Most investors think it’s too risky to try to bet on pullbacks in the stock market. They can only see stocks going higher.
That’s the case for the majority of the time — stocks are designed to go up. And trying to profit from pullbacks can backfire if you get the timing wrong.
But after back testing dozens of profitable strategies, I have found that if we can profit from pullbacks, we can always get better results.
So how can we do it safely?
I’ve spent years perfecting and developing several system-based trading strategies.
I enjoy it.
I love doing the research and analysis to run a proper test on a strategy that can create incredible profits.

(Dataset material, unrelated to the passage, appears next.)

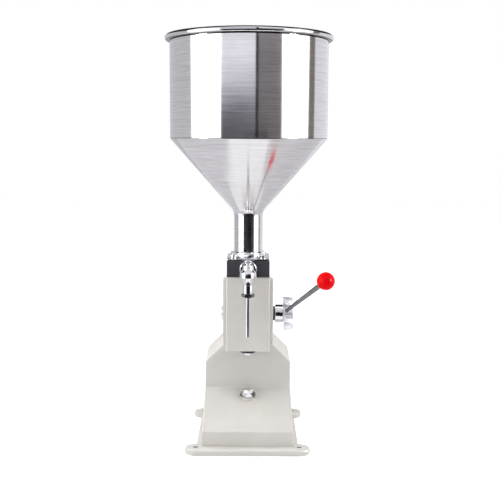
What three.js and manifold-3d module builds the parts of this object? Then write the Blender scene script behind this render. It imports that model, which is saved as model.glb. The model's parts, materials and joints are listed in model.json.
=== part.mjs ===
// Manual piston filling machine for the counter: a steel hopper over a plastic valve block, a lever
// that works a rack and piston inside the head, a nozzle in front and a cast foot with a stop bolt.
// Millimetres, +Z up, -Y is the front, +X is the lever side, origin on the ground under the hopper.

import * as THREE from 'three';
import { mergeVertices } from 'three/addons/utils/BufferGeometryUtils.js';
import Module from 'manifold-3d';

const wasm = await Module();
wasm.setup();

// Fits and facets
const gap = 0.3;
const sameCorner = 0.0001;
const overrun = 3;
const hopperSides = 60;
const largeSides = 36;
const roundSides = 24;
const smallSides = 14;
const ballSides = 28;
const beadSteps = 8;
const cornerSteps = 4;
const hexSides = 6;

// Foot plate with four bolt-down ears
const plateThickness = 9.5;
const plateHalfWidth = 87;
const plateFront = -101;
const plateRear = 130;
const earRadius = 18;
const frontEarX = 88;
const rearEarX = 84;
const footHoleRadius = 4.5;

// Cast base: sloped table in front, upright body behind it with 45 degree shoulders
const baseWall = 6;
const baseTopWall = 8;
const baseTop = 167;
const bodyHalfWidth = 78.4;
const shoulderHalfWidth = 76.3;
const shoulderHeight = 132.4;
const bodyNeckHalfWidth = 43.3;
const bodyFrontFoot = -80;
const slopeFrontY = -78;
const slopeFrontHeight = 34.4;
const uprightY = 18;
const slopeRearHeight = 84.4;
const bodyRear = 126;

// Head housing on top of the base, with a bearing pad on each side for the lever shaft
const headHalfWidth = 37.4;
const headFront = -48;
const headRear = 105;
const headHeight = 127;
const headWall = 5;
const headFloor = 8;
const headRoof = 8;
const headCornerRadius = 3;
const rearPostSize = 10;
const rearPostLength = 20;
const padHalfWidth = 43.3;
const padHalfDepth = 16;
const padFootRise = 10;
const padTopDrop = 5.3;

// Rear cover and the screws that hold it
const coverThickness = 3;
const coverInset = 0.8;
const coverScrewRadius = 2;
const coverScrewHeadRadius = 4.4;
const coverScrewCrownRadius = 3;
const coverScrewHeadHeight = 2.8;
const coverScrewGrip = 16;
const coverScrewEdge = 9.5;

// Bolts from inside the base up into the head
const headBoltRadius = 4;
const headBoltHeadRadius = 6.5;
const headBoltHeadHeight = 8;
const headBoltX = 25;
const headBoltFrontY = 42;
const headBoltRearY = 82;
const headBoltEnd = 1.5;

// Valve block under the hopper
const blockHalfWidth = 36.5;
const blockHalfDepth = 40;
const blockHeight = 28;
const blockCorner = 0.8;
const inletBoreRadius = 16;
const chamberRadius = 15;
const seatHeightInBlock = 20.6;
const portHeightInBlock = 16;
const portRadius = 4;

// Neck flange, its collar and the four bolts through the block
const flangeThickness = 3;
const flangeHalfDepth = 38;
const collarRadius = 26.4;
const collarHeight = 9.4;
const collarChamfer = 1.6;
const throatRadius = 20;
const flangeBoltPitch = 25.4;
const flangeBoltRadius = 3;
const flangeBoltHeadFlats = 10;
const flangeBoltHeadHeight = 4;
const flangeBoltEnd = 2;
const flangeWasherRadius = 6;
const flangeWasherThickness = 1.6;
const boltHoleGap = 0.3;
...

Some find it boring or tedious. But when we get to the end result, which has been my profitable trading strategies, it’s all worth it.
Now, I’ve learned quite a bit about going through these processes over the years.
What I’m sharing with you today is as simple as buying a stock. And it has the potential to help you double the stock market’s performance each year.
Let me explain…
How Can You Win While the Market Loses?
I’m talking about inverse funds.
These are investment funds you can buy using a ticker symbol, just like a stock, and trade directly through your brokerage account. And unlike shorting a stock or buying a put option, there’s nothing extra you need to do.
An inverse fund is set up to track the inverse of a specific sector. So, when the sector declines in value, the inverse fund rises. And when the sector rises in value, the inverse fund falls.
What it does is allow you, as you approach a point where you may expect stocks to decline, to invest in an inverse fund instead of rushing to exit your bullish positions.
Over time, the stock market is always heading higher. It has averaged better than 10% a year over the past 100 years. There are rallies you don’t want to miss.
You can see how an inverse fund allows you to stay invested — safely — by adding gains as stocks pull back.
Inverse funds are simple to understand, but the important thing to keep in mind is that they are not designed to be held for an extended period. Investors typically want to hold one for a few weeks at most. Beyond that, benefiting from a pullback becomes harder.
There are two reasons to use inverse funds: to hedge your overall portfolio or to be aggressive on expected pullbacks.
But as I said, it’s not a trade you want to set and forget.
Buying an inverse fund only to benefit while we are in a pullback (i.e., hopping on the downtrend) or trying to time a quick turnaround works best if you only hold the inverse trade for a few days.
The trick is finding a successful approach. We need something to guide us through the timing of these trades.
And this is where system trading comes in.
With my Profit Stacking strategy, we are able to pinpoint weak seasonal periods and capitalize on any pullbacks through inverse funds. That keeps us safe from the inverse fund risks and lets us maximize our profits on these pullbacks.
Let’s run through one of the best trades that we recently experienced.
Putting Our Strategy to Work
I had already planned on recommending inverse trades in April to take advantage of seasonal trends. But with the news coming out of the stock market, waiting till April would have missed it this year.
So I recommended readers of my research service Automatic Profits Alert buy an inverse fund on the energy sector on March 3, Direxion Daily Energy Bear 2X ETF (NYSE: ERY).
The 2X, means two times. It’s a leveraged exchange-traded fund (ETF) that is designed to return two times the inverse relationship of the energy sector. If the energy sector rises 2%, this fund declines 4%. And if the energy sector falls 2%, this fund rises 4%. (When we recommended the trade it was actually a 3X fund, but it has since changed.)
By jumping in on March 3 and exiting March 9, just six days later, readers who bought in saw this inverse fund explode higher, handing them a gain as high as 94%.
We followed the rules of trading inverse funds by only holding it for a few days and then got out. That gave my readers the best results. If we’d held longer, we risked losing our gains because of the way inverse funds are structured. We won’t get too far in the weeds here, but know that inverse funds are a poor way to store your money long term.
But our short-term trade paid off big time.
Needless to say, it was a much-needed cushion during this volatile period.
We were still managing some bullish trades as the stock market plunged lower. But being able to add a gain that reached as high as 94% in a matter of six days is the kind of data that helps any system-based strategy easily outperform the overall market.
As stocks were plunging, our strategy was delivering gains to help balance it out.